2a. Power graphics, /EFACET,1
Power graphics uses only the values for the specified subgrid level when reporting DMX and when calculating the contour range. For /EFACET,1, only results at the corner nodes are included. For this model, then, the maximum contour value is based on corner-node values only. The maximum value at a midside node is not considered, leading to a discrepancy between this plot and the Full graphics plot.
2b. Power graphics, /EFACET,2:
For /EFACET,2, subgrid points include the midside nodes, and the centroid of each element face. For this model, the displacement was greatest at the centroid of one face, causing a further discrepancy.

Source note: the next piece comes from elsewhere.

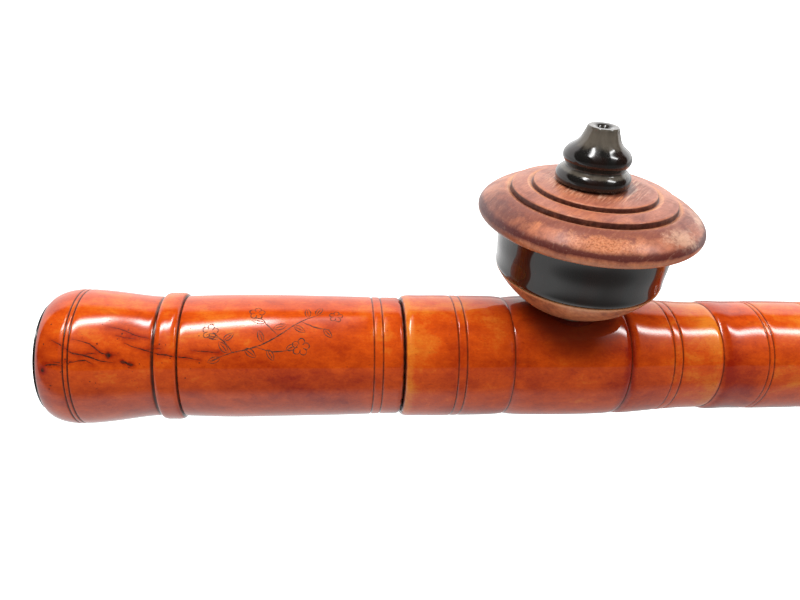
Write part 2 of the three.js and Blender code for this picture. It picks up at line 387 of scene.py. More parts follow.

2c. Power graphics, /EFACET,4:
For /EFACET,4, subgrid points include the midside nodes, quarter points along each edge, the centroid of each element face, and the quarter points of each element face. For this model, the displacement was greatest at a quarter point on a face, causing a further discrepancy.
If you zoom in on the element having maximum displacements, turn on /PNUM,SVAL,1, and plot contour values with these various settings of /GRAPH and /EFACET, you should readily observe these effects.
For this model, the most accurate displacement value will be obtained with /GRAPH,POWER and /EFACET,4. If a significant discrepancy is found between /GRAPH,FULL and PowerGraphics with /EFACET,2 or 4, then this would give a quick indication that the mesh might be too coarse. For this model, the discrepancy appears to be relatively small, indicating that the mesh was probably fine enough.